God is far, far beyond us and our understanding. Yet, God is very close to us. Meditating on our utter dependence on God can move one away from acting as though the world centred on me.

It can move a person to gratitude for God choosing to give me the gift of life and for giving the gifts of family and friends, of the natural world, of an ordered universe. As I sit here in awe at these great gifts, I can see that the only proper response is to give everything back to God. But even if I give God everything, it pales next to what he has already given.

G.K. Chesterton writes, "It is the highest and holiest of paradoxes that the man who really knows he cannot pay his debt will be for ever paying it. . . . He will always be throwing things away into a bottomless pit of unfathomable thanks" (St. Francis of Assisi, p. 80).

In my gratitude, I can seek to make the best use of what God has provided. Instead of treating material objects as disposable, I experience them as God's gift. I seek not to dominate the natural world, but to treat material objects with utmost respect.

But, at the same time, I have an attitude of detachment to those objects.

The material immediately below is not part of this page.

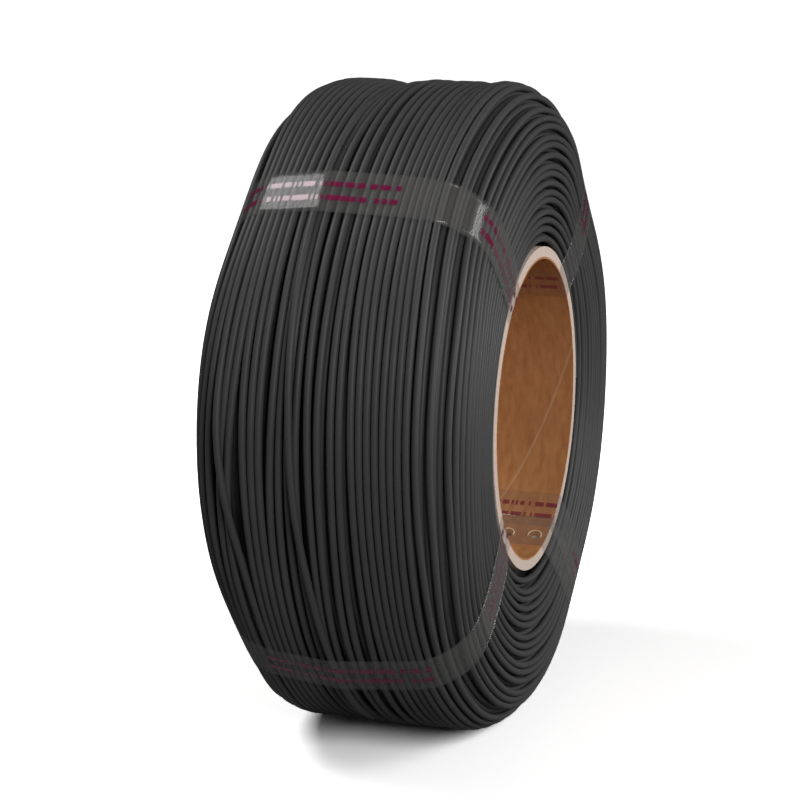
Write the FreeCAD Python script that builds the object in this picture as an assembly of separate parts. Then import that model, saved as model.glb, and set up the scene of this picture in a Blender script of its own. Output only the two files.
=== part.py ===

I do not gain my identity from my possessions for, if I do, those possessions have now possessed me. I gain my identity from God and I am merely the caretaker of objects.

Through my meditation on the Yahweh God, I come to know God's greatness and majesty. I gain a glimpse of the power of the God who created the roaring oceans, the vast expanse of the prairie, and the towering mountains. I am awed by the God whose mind can fathom every grain of sand on the sea shore. And I am overcome with emotion at the notion of a God who could manufacture the loving heart of a human person.

Indeed, we have God's promise that the human person is made in God's image and likeness. What great dignity has a person if he or she is like God! Such dignity must not be trampled on. It must be respected and nurtured so that it can become even more like God. Oh, how calloused we are in how we sometimes treat each other! We abuse the dignity of others in our idolatrous belief that we have some right to control others for our own good or pleasure. And yet there is also love.

In that love, we see but a shadow of the love of the God who made us and all that is. In such a loving God, we must trust. Even when times are tough, we trust. We know God made us out of love, not, as a sort of bad joke, for a life of futility. We can depend on God.

Trust and patience. These are not mere human virtues. They are attitudes to be expected in the person who knows God.

The life of a person who has come to understand the dependence of everything on God has a different quality than that of one who takes no note of God. It is awe-filled, grateful, respectful of other people and created things, and always trusts God.

This is not a moral superiority, but a different way of being.

What is most striking is that we don't always live up to this way of being. Too often, we are cynical, critical, indifferent, disrespectful. And when non-believers see that side of us, they are right to accuse us of hypocrisy.

For if we believe in this Yahweh God, our lives should be transformed. We will not merely think different thoughts, we will act different actions. We will live in a way so that Christ can be seen through us. Our lives will be transparent and the God who is the life of the world will shine through.